Durations of permits in each category are as follows:

5. Temporary permits would be set in the permit as reviewed by DRP-FIP with a three year maximum limit.

The Registrar of Corporations would initially categorize applications he or she receives. The DRP-FIP would be given oversight authority and the ability to modify the Registrar's initial classification. The full process of permit issuance must be completed within 60 days. The government's decision on a permit can be appealed by the applicant for judicial review within 60 days of the decision.

The duty of permit holders to report on an annual basis is carried forward from the existing law but the 90 day deadline has been reduced to 60 days to provide consistency with the national reporting system.

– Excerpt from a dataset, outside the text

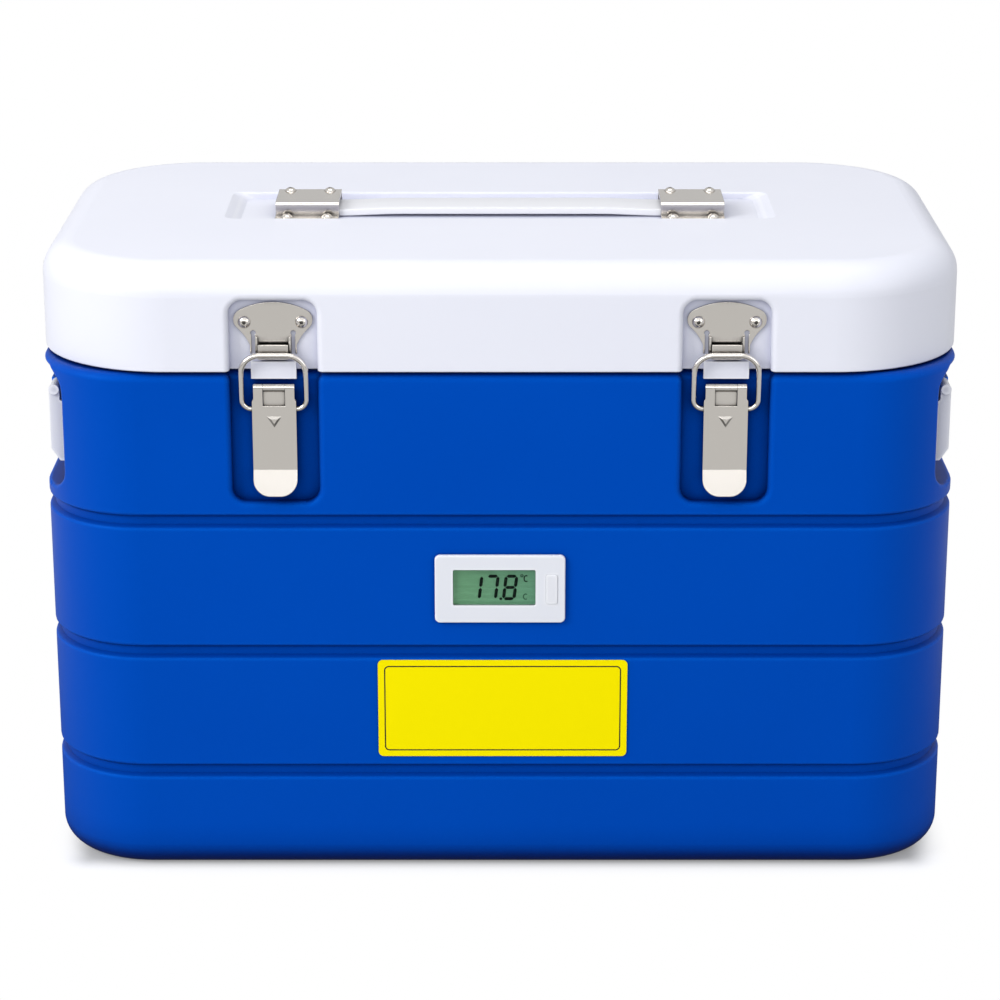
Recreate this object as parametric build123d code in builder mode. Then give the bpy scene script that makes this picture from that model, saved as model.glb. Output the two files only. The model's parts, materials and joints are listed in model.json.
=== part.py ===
"""Specimen transport box: an insulated carrying case with a hinged, latched lid.

All lengths are in millimetres. The origin is at the centre of the flat base,
+Z points up, and the front, with its two latches and thermometer, faces -Y.
"""

from build123d import *

import os
from math import atan2, cos, radians, sin

os.makedirs("parts", exist_ok=True)

# ---------------------------------------------------------------- driving sizes
# Body: a double-walled tub with three grooves round it.
body_width = 529.0
body_depth = 299.0
body_height = 303.8
body_corner_r = 58.0
shoulder_r = 5.0
base_edge_r = 15.0
wall = 3.5
groove_drops = (87.4, 166.8, 241.3)
groove_depth = 3.4
groove_mouth = 8.8
groove_floor = 4.4
groove_edge_r = 1.8
mouth_r = 2.0
pocket_mouth_r = 3.4

# Rim, where the outer shell and the inner liner meet under the lid.
rim_thick = 6.0
rim_width = 24.0
rebate_width = 8.0
liner_wall = 2.5
liner_inset = 36.0
liner_corner_r = 24.0
liner_floor_z = 42.0
liner_edge_r = 10.0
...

The proposed law allows for exemptions for U.S. citizens as reciprocity under the Compact of Free Association treaty as amended. The exemptions apply only to the extent that citizens of the FSM are accorded the same privileges of investing and doing business within the United States. The exemptions apply to U.S. citizens or U.S. citizens joined with Micronesian citizens. There is a $10 application fee for an exemption certificate for a U.S. citizen.

U.S. citizens are encouraged to obtain an "ordinary permit" which can have a maximum term of 55 years.

The Registrar of Corporations is charged with annually reviewing the applications and reporting to the Governor and the Pohnpei Legislature on the issuance of exemption certificates and the impact of the Compact exemptions on the economy of Pohnpei.

There is a new section defining the terms of a grace period for changed circumstances. The new section is designed for normal Micronesian-owned businesses that unexpectedly find themselves subject to the foreign investment law because of such outside factors as death of the business owner and inheritance of part of the business by a non-citizen spouse, son, or daughter. The grace period is set for one year.

Holders of permits issued under previous laws would be recognized as valid under the new law. Any modifications to the existing permits would be governed by the new law.